Choke input filter also gets around the max. capacitance limit.

No spanking intended or implied. There is a huge inrush at power on, and it does often exceed what a rectifier can do. It's only tempered by the rectifier filaments heating up slowly and acting like a current limiter because the cold cathode can't produce enough electrons. Power-ons are brutal.

Even worse: flipping an amp on and off every second or so, or into/out of standby for circuits that let the caps run down. The heaters are still hot, and the tubes ran down the caps quite a bit, so you get surges limited only by the ability of the rectifiers to conduct. AC30s are BAD for going into/out of standby, to the point where some techs like to disable standby entirely.

An uncharged cap is a short circuit for the first moment when power is applied. Hit zero ohms with 400v and tell me what current the circuit WANTS to draw.

This is a separate issue from what the amp draws during operation.

Circuit Theory 101:

• at ƒ(0) L is open-circuit; C is short-circuit.
• at ƒ(∞) L is short-circuit; C is open-circuit.

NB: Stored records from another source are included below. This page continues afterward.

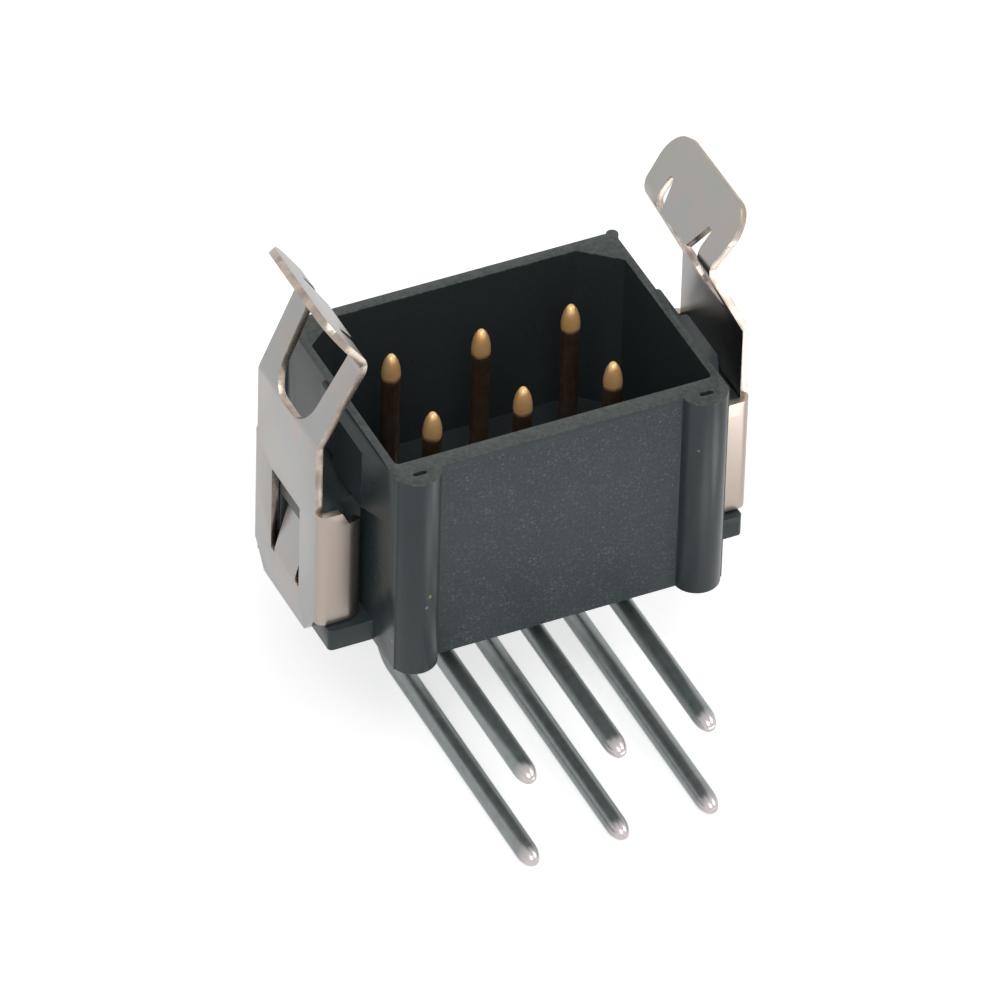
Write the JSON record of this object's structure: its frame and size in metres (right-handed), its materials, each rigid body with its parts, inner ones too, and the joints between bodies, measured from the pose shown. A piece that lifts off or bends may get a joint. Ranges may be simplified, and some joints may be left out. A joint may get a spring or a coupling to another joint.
{
  "type": "pin header",
  "caption": "Shrouded right-angle pin header with bent solder tails and a sprung sheet-metal latch at each end.",
  "frame": {"origin": "middle of the contact grid, on the floor inside the housing", "axes": "+Z is the mating direction, X runs along the rows of contacts, and the tails leave towards -Y"},
  "size_m": [0.0096, 0.0089, 0.0115],
  "materials": {
    "moulding": "moulded, glass-filled",
    "contact": "plated",
    "latch_sheet": "satin"
  },
  "bodies": {
    "root": {"housing": "moulding", "front_contact_1": "contact", "front_contact_2": "contact", "front_contact_3": "contact", "back_contact_1": "contact", "back_contact_2": "contact", "back_contact_3": "contact", "left_latch": "latch_sheet", "right_latch": "latch_sheet"}
  },
  "joints": []
}
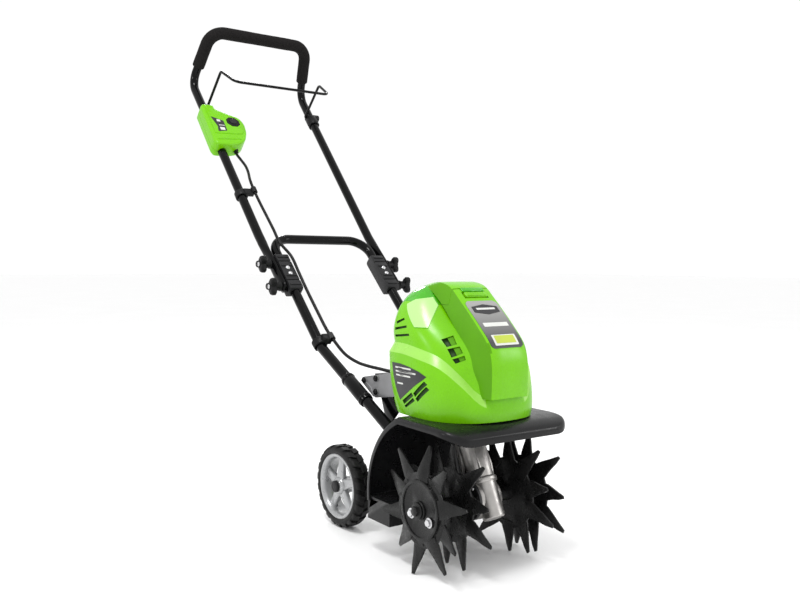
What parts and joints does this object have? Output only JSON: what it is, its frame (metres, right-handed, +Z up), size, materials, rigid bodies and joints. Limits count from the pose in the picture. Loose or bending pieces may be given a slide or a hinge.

It does, and does a GREAT job of reducing ripple, too.

Problem is that the minimum current and inductance values are hard to calculate, and when the current rises to where the inductor is doing its best job, the output voltage falls to about 63% of the peak input voltage, unlike a capacitor filter where the voltage stays near the peak voltage until the capacitor is way overloaded (i.e. ripple voltage is high). At zero or nearly so output current, an inductor input filter reduces to a capacitor input filter and the output voltage is near 100% of peak. This falls as output current increases to the level that makes the inductor conduct all the time.

Probably the best of these situations is to have a small-to-moderate first filter cap, then some impedance, like maybe an inductor or a resistor, then a second and larger filter cap. That describes what happens in most amps, but the inductor is after the big current user, the power stage, so it's vastly smaller and cheaper than it would be if it had to supply the output stage currents.

??
At f(0) L is a short cirucuit, C is an open circuit.
At F(∞) L is an open circuit, C is a short circuit.